E-books were the top selling product category in terms of dollar growth, with sales growing by $32 million in September compared to August, new research from pricing vendor One Click Retail finds.

While some product category sales fell for e-commerce giant Amazon.com Inc., others surged this month, according to a new report from One Click Retail, an e-commerce vendor that tracks pricing on Amazon.com 12 times per day across millions of items.

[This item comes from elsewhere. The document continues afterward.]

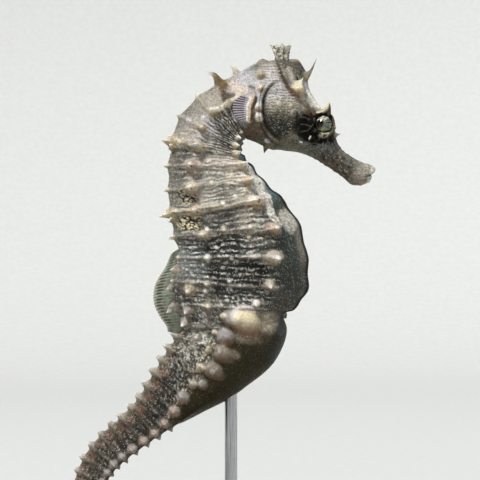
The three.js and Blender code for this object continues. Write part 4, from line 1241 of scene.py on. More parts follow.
def paint_jaw(skin):
    """The pale stripe down to the temple, then the jaw and the foot of the gill cover."""
    head = smooth(skin.station, 11.0, 10.2)
    blot, fine = head_noise(skin)
    skin.paint("pale", 0.75 * skin.stroke([(24.2, 204.0), (26.8, 197.4), (29.4, 194.0)], 1.7) * head)
    lower = smooth(skin.way, 0.5, 0.75) * head
    skin.masks["jaw"] = lower
    skin.paint("olive", 0.75 * lower)
    skin.paint("dark", 0.5 * lower * smooth(blot, -0.1, 0.5))
    dots, own = beads(skin.x / 1.6, skin.z / 1.3, 0.9, 92)
    # painted shade: black over the bottom of the gill cover
    skin.paint("black", 0.95 * skin.gill * smooth(skin.z + 0.1 * skin.x + 1.6 * fine, 187.0, 182.6))
    skin.paint("cream", 0.6 * skin.gill * smooth(dots, 0.26, 0.1) * smooth(own, 0.65, 0.9))
    skin.paint("umber", 0.95 * skin.spot(10.8, 177.4, 6.2, 4.6, 0, 0.35))
    skin.paint("brown", 0.6 * skin.spot(10.8, 177.4, 5.0, 3.4, 0, 0.5))


def paint_snout(skin):
    """Dark and spotted, paler on top, with pale lips round the cleft of the mouth, and painted shade in the
    cleft and inside the mouth.
    """
    s, way = skin.station, skin.way
    blot, fine = head_noise(skin)
    skin.paint("dark", 0.35 * skin.snout)
    skin.paint("umber", 0.85 * skin.snout * smooth(way, 0.25, 0.6))
    skin.paint("dark", 0.6 * skin.snout * smooth(blot + fine, -0.1, 0.5))
    spots, own = beads(skin.run / 2.2, skin.arc / 1.8, 0.8, 56)
    spotted = smooth(spots, 0.42, 0.2) * smooth(own, 0.35, 0.6)
    skin.paint("black", 0.7 * skin.snout * spotted * smooth(way, 0.16, 0.3))
    skin.paint("stone", 0.6 * skin.snout * smooth(way, 0.26, 0.1) * smooth(fine, -0.3, 0.3))
    skin.paint("brown", 0.6 * skin.snout * smooth(way, 0.6, 0.8) * smooth(blot, -0.2, 0.4))
    lips = smooth(s, 1.7, 0.5)
    skin.paint("pale", 0.7 * lips * smooth(way, 0.75, 0.45))
    skin.paint("tan", 0.5 * lips * smooth(way, 0.45, 0.75))
    skin.paint("dark", 0.6 * lips * smooth(abs(noise(skin.plain, 1.6, 93)), 0.14, 0.05))
    skin.paint("white", 0.5 * smooth(s, 0.35, 0.1))
    # painted shade: black in the cleft and dark inside the turned-in lips
    skin.paint("black", 0.9 * skin.cleft)
    skin.paint("dark", smooth(s, -0.05, -0.15))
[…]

One Click Retail tracked the top five categories by month-over-month dollar sales growth on Amazon for September. The vendor tracked items sold directly from Amazon and those sold by outside merchants via the marketplace. Below are the rankings.

  • No. 1: E-books

Incremental sales of e-books on Amazon, No. 1 in the Internet Retailer 2016 Top 500 Guide, totaled $32 million in September compared to August, One Click Retail says, a 73% increase. “The gap between physical and digital books narrowed significantly in September,” the pricing vendor write in a blog post. Sales of paper books dropped by more than half month over month while e-books rose by 73%, largely driven by digital sales of “The Girl on the Train: A Novel” and the still well-performing “Harry Potter and the Cursed Child.” Additionally, One Click Retail reports that the e-book edition of “The Girl on the Train” is experiencing an uptick in sales in advance of the movie opening on Friday.

  • No. 2: Shoes

Sales of shoes increased 15%, or more than $10 million, in September compared to August, which was itself a strong month of shoes on Amazon. Shoe sales continued to grow in September with athletic shoes accounting for more than $28 million in sales alone, significantly outperforming other categories, One Click Retail says. The Superfeet brand of insoles also posted healthy sales on Amazon, reaching more than $500,000 in revenue, thanks to ongoing Amazon promotions offering a 10%-15% discount on new and open-box insoles.

  • No. 3: Toys

Sales of toys shot up by 15% month over month, increasing by about $10 million. Lego A/S led the charge, One Click Retail reports. Lego’s top three items alone—a model Porsche, a Millennium Falcon and Lego’s own Mindstorms EV3 robot—earned the company over $1 million in sales. Lego is No. 108 in the Internet Retailer 2016 Europe 500. The runner-up toy category on Amazon in September was infant/preschool toys. The Little Tykes-branded bouncer topped the list of best-selling infant/preschool toys.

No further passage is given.